The interview is intense. His answers have reinforced my awareness of how far we are...
He says he is about fifty years old even though he is not so sure about it (he seems much older, who knows how old he really is!), they went across the globe to make only one question to their God, Prince Philip, in fact he is from Tanna!


We are a bit surprised by this revelation! The translator explains us that, actually, this is just a belief as the husband of Queen Elizabeth II has never been here! Decades before he had visited Port Vila but not Tanna.


He goes on saying that he did not like what he saw there. It’s unbelievable that we work to eat, here Nature feeds you...
Guests at some English families, they followed for a few weeks their life taking them in any activities of theirs, even the grooming of their pets.
The same day they saw horrified homeless suffering in the street... he concludes, yet saddened:
"The animals have to stay on the street and those men, who are our "brothers" must be helped!"

[Stefy]: "In the afternoon, in 4x4, we move to the Yasur volcano.
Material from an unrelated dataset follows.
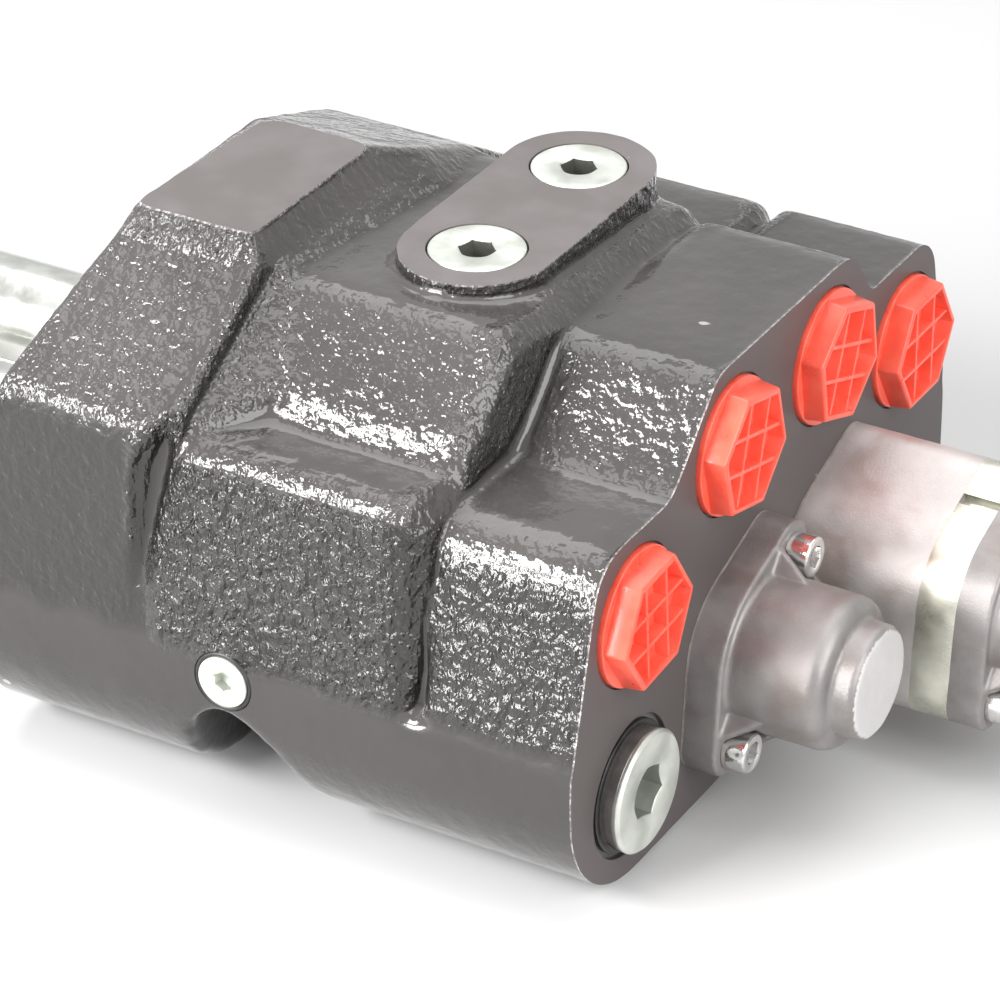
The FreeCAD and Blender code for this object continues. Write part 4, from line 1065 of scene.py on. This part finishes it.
def cover_flange(number):
    """Flange of the left face, bored for the sleeve that it holds."""
    end = cover_thickness + 2
    flange = prism("flange", flange_outline(), 0, end)
    work = cast_finish([flange], "cover_flange_casting_" + number, 3, 0.07, 10 + int(number))
    cuts = [slab(-6, 0.0001), slab(cover_thickness, cover_thickness + 5),
            rod(sleeve_inner, -1, end, 72), rod(sleeve_outer + 0.02, -1, 6, 96)]
    combine(work, cuts + at_screws(ear_hole, -1, end), solver="MANIFOLD")
    place(work, on_axis(left_face - cover_thickness, number), X)
    finished(work, "cover_flange_" + number, flange_metal, angle=44)


def screw_model(grip):
    """Socket head screw about +Z, its head standing on z = 0."""
    thread, head, top = 2.98, 5.0, 6.0
    screw = lathe("screw", [(0, -grip), (2.4, -grip), (thread, -grip + 0.7), (thread, 0), (head, 0),
                            (head, top - 0.4), (head - 0.4, top), (0, top)], 72, 0.18)
    combine(screw, socket(5.0, top, 3.0, 30, 0.25))
    ease_edges(screw, 0.1)
    return smooth(screw)


def screw_pattern():
    """Two copies of one screw, opposite each other round a centre."""
    pattern = Pattern("screw_pair", Radius="Float", Turn="Float", Screw="Object")
    given = pattern.given
    ends = []
    for way in (-1.0, 1.0):
        reach = pattern.times(given["Radius"], way)
        spot = {axis: pattern.times(reach, pattern.math(wave, given["Turn"]))
                for axis, wave in (("X", "COSINE"), ("Y", "SINE"))}
        ends.append(pattern.wired("ShaderNodeCombineXYZ", **spot).outputs[0])
    model = pattern.wired("GeometryNodeObjectInfo", Object=given["Screw"])
    return pattern.close(pattern.at_ends(*ends, model.outputs["Geometry"]), bright_steel)


def flange_screws(node, number, seat_x, length, direction, pattern):
    """The two screws of one flange, from one model."""
    model = screw_model(length)
    turn = screw_angle if direction == X else pi - screw_angle
    pair = pattern.run(node + "_turned", Radius=screw_offset, Turn=turn, Screw=model)
    drop(model)
    place(pair, on_axis(seat_x, number), direction)
    finished(pair, node, bright_steel)


def coil_pattern():
    """Round wire wound into an even coil that stands on z = 0."""
    pattern = Pattern("coil", Radius="Float", Wire="Float", Length="Float", Turns="Float")
    given = pattern.given
    rise = pattern.math("SUBTRACT", given["Length"], pattern.times(given["Wire"], 2.0))
    spiral = pattern.wired("GeometryNodeCurveSpiral", Resolution=48, Rotations=given["Turns"],
                           Height=rise, Start_Radius=given["Radius"], End_Radius=given["Radius"])
    section = pattern.wired("GeometryNodeCurvePrimitiveCircle", Resolution=12, Radius=given["Wire"])
    wire = pattern.wired("GeometryNodeCurveToMesh", Curve=spiral.outputs[0],
                         Profile_Curve=section.outputs[0], Fill_Caps=True)
    return pattern.close(wire.outputs[0], spring_wire)


def coil(node, mover, start, direction, length, radius, wire, turns, pattern):
    """A spring whose start leans on the moving body and whose far end rests in the housing."""
    spring = pattern.run(node + "_coil", Radius=radius, Wire=wire, Length=length, Turns=turns)
    spring.data.transform(Matrix.Translation((0, 0, wire)))
    place(spring, start, direction)
    finished(spring, node, spring_wire, rides=False)
    reach = 0.1 * length
    still = start + direction * (length + reach)
    moving = start - direction * reach
    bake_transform(spring, "housing", mover, start=still * mm, end=moving * mm)


def rod_sleeve(number):
    """Plated tube with a turned lead at its outer end."""
    tip = sleeve_length
    tube = lathe("sleeve_tube_" + number,
                 [(sleeve_inner, 0), (sleeve_outer, 0), (sleeve_outer, tip - 0.8),
                  (sleeve_outer - 0.8, tip), (sleeve_inner + 0.4, tip), (sleeve_inner, tip - 0.4),
                  (sleeve_inner, 0)], 128, 0.15)
    place(tube, on_axis(sleeve_start, number), -X)
    finished(tube, "rod_sleeve_" + number, sleeve_steel)


def rod_bush(number):
    """Guide bush, level with the outer end of the sleeve."""
    bore, outer, end = 6.02, 10.98, bush_length
    bush = lathe("bush_turned_" + number,
                 [(bore, 0), (outer, 0), (outer, end), (6.4, end), (bore, end - 0.4), (bore, 0)],
                 96, 0.15)
    place(bush, on_axis(sleeve_start - sleeve_length + bush_length, number), -X)
    finished(bush, "rod_bush_" + number, bronze)


def link_rod(number):
    """Rod with a collar at the spool and a flat tongue with an eye outside."""
    tip, tongue = 124.0, 15
    body = lathe("link_rod_turned_" + number,
                 [(0, -16), (3.98, -16), (3.98, 0), (8.5, 0), (8.5, 6), (6, 6), (6, tip - 0.8),
                  (5.2, tip), (0, tip)], 96, 0.2)
    sides = [box((-10, low, tip - tongue), (10, high, tip + 1))
             for low, high in ((3, 20), (-20, -3))]
    eye = rod(4.0, -12, 12, 64)
    upright = Matrix.Rotation(pi / 2, 4, "X")
    eye.data.transform(Matrix.Translation((0, 0, tip - tongue / 2)) @ upright)
    combine(body, sides + [eye])
    body.data.transform(Matrix.Rotation(pi / 2, 4, "Z"))
    ease_edges(body, 0.25)
    place(body, on_axis(left_face - 2.0, number), -X)
    finished(body, "link_rod_" + number, ground_steel)


# Build every piece

casting()
for number in ("1", "2"):
    check_plug(number)
    spring_cap(number)
    cover_flange(number)
    rod_sleeve(number)
    rod_bush(number)
    link_rod(number)
relief_plug()
relief_washer()
gallery_plug()
spacer()
stop_plate()
ribs = rib_pattern()
for node in port_places:
    port_cap(node, ribs)

screw_pair = screw_pattern()
coils = coil_pattern()
thread_end = 69.0
wire, narrow, wide = 0.75, 8.9, 10.9
for number in ("1", "2"):
    face = cap_face[number]
    seat = face + cap_flange
    flange_screws("cap_screws_" + number, number, seat, seat - thread_end, X, screw_pair)
    flange_screws("cover_screws_" + number, number, left_face - cover_thickness, 22, -X, screw_pair)
    coil("load_check_spring_" + number, "load_check_" + number,
         Vector((check_x, spool_y[number], 90.15)), Z, 17.75, 6.7, 0.6, 5, coils)
    slider = "spool_assembly_" + number
    collar = face + 13.4
    inner_seat = 126.6 if number == "2" else 82.1
    coil("centring_spring_inner_" + number, slider,
         on_axis(collar, number), -X, collar - inner_seat, wide, wire, 3, coils)
    coil("centring_spring_outer_" + number, slider,
         on_axis(face + 17.6, number), X, 15.3, narrow, wire, 3, coils)
coil("relief_spring", "relief_valve_poppet", relief_centre - X * 34.9, X, 25.8, 5.8, 0.8, 6, coils)
coil("feel_spring", "spool_assembly_2", on_axis(96.1, "2"), X, 20.3, narrow, wire, 5, coils)

# Pieces that keep their solid's own mesh
carried = {
    "load_check_poppet": ground_steel, "relief_seat": ground_steel, "relief_poppet": ground_steel,
    "spool_seals": rubber, "seal_washer": ground_steel, "spool_": ground_steel, "cap_gasket": fibre,
    "tail_rod": ground_steel, "centring_collar": ground_steel, "collar_screw": bright_steel,
}
for node, obj in frame["nodes"].items():
    for start, material in carried.items():
        if node.startswith(start):
            obj.data.materials.clear()
            obj.data.materials.append(material)
            break


# Camera, lamps and floor

def camera():
    """The photo's camera, as solved from the edges of the block."""
    lens = configure(bpy.data.cameras.new("camera"), lens=167.8, sensor_width=36.0, clip_end=20)
    right = (0.86470478, 0.50224653, -0.00583634)
    up = (-0.25413216, 0.44749631, 0.85741699)
    back = (0.43324645, -0.73992937, 0.51458919)
    turn = Matrix((right, up, back)).transposed().to_4x4()
    holder = link("camera", lens)
    holder.matrix_world = Matrix.Translation((0.50012, -0.84456, 0.63029)) @ turn
    bpy.context.scene.camera = holder


def lamp(name, spot, size, power):
    """Rectangular area lamp at spot that shines at the valve."""
    light = configure(bpy.data.lights.new(name, "AREA"), shape="RECTANGLE", size=size[0],
                      size_y=size[1], energy=power)
    way = Vector(spot) - Vector((0.0, -0.02, 0.06))
    turn = way.to_track_quat("Z", "Y").to_matrix().to_4x4()
    link(name, light).matrix_world = Matrix.Translation(spot) @ turn


def fade_out(paper):
    """Far from the object the camera sees the paper as the plain white of the backdrop."""
    fade_from, fade_to = 0.45, 1.1
    away = paper.add("ShaderNodeVectorMath", operation="LENGTH")
    paper.put(away.inputs[0], paper.place)
    seen = paper.add("ShaderNodeLightPath").outputs["Is Camera Ray"]
    share = paper.times(paper.ramp(away.outputs["Value"], fade_from, fade_to), seen)
    white = paper.add("ShaderNodeEmission").outputs[0]
    shown = paper.mix_shaders(share, paper.shader.outputs[0], white)
    paper.put(paper.tree.nodes["Material Output"].inputs["Surface"], shown)


def floor():
    bm = bmesh.new()
    bmesh.ops.create_grid(bm, x_segments=1, y_segments=1, size=3.0)
    sheet = from_bmesh("floor", bm)
    f = Finish("floor_paper")
    f.set(Base_Color=f.mix(f.noise(0.5, 2), (0.56, 0.56, 0.56), (0.58, 0.58, 0.58)), Roughness=0.9)
    fade_out(f)
    sheet.data.materials.append(f.material)


def world():
    """White to the camera and in reflections, a plain grey light on the object."""
    sky = bpy.data.worlds.new("studio")
    bpy.context.scene.world = sky
    sky.use_nodes = True
    sky.node_tree.nodes.clear()
    nodes = Nodes(sky.node_tree)
    rays = nodes.add("ShaderNodeLightPath").outputs
    shown = rays["Is Camera Ray"]
    for kind in ("Is Glossy Ray", "Is Transmission Ray"):
        shown = nodes.math("MAXIMUM", shown, rays[kind])
    grey, white = [nodes.wired("ShaderNodeBackground", Strength=strength).outputs[0]
                   for strength in (0.15, 1.0)]
    out = nodes.add("ShaderNodeOutputWorld")
    nodes.put(out.inputs[0], nodes.mix_shaders(shown, grey, white))


floor()
world()
lamp("near_strip", (-0.69, -1.14, 0.94), (1.0, 0.48), 37)
lamp("near_box", (-0.68, -1.40, 0.34), (0.8, 0.5), 24)
lamp("overhead", (-0.10, 0.35, 1.55), (1.8, 1.6), 23)
lamp("right_side", (1.25, -0.50, 0.85), (1.2, 1.2), 24)
camera()

bpy.context.scene.view_settings.view_transform = "Standard"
The road is really bumpy, full of large potholes and mud. We walk along the 25 km that separate us from the slopes of the smoldering volcano in almost two hours...

Here we are! Under our feet an endless expanse of black ash. It looks like a lunar landscape. The Yasur volcano is constantly active, erupting about every 15 minutes...

A strong wind throws, it's cold and the smoke of  the volcano envelops everything. When you go up and you get close to the crater you feel really impressive whistles and roars. Lava, our faithful guide tells many legends about his "brother" Yasur!
At the top we look within, and behold, after yet another powerful roar, incandescent lapilli soar into the sky that contrast with the white steam. A unique experience!
Under your feet you feel that the earth is alive and breathes, it speaks from within, a heart lava lights the evening... we are so small...

Fiery stones are violently hurled against the walls, a strength that only nature can have. The noise of the eruptions is very strong and continuous. It's a unique feeling!"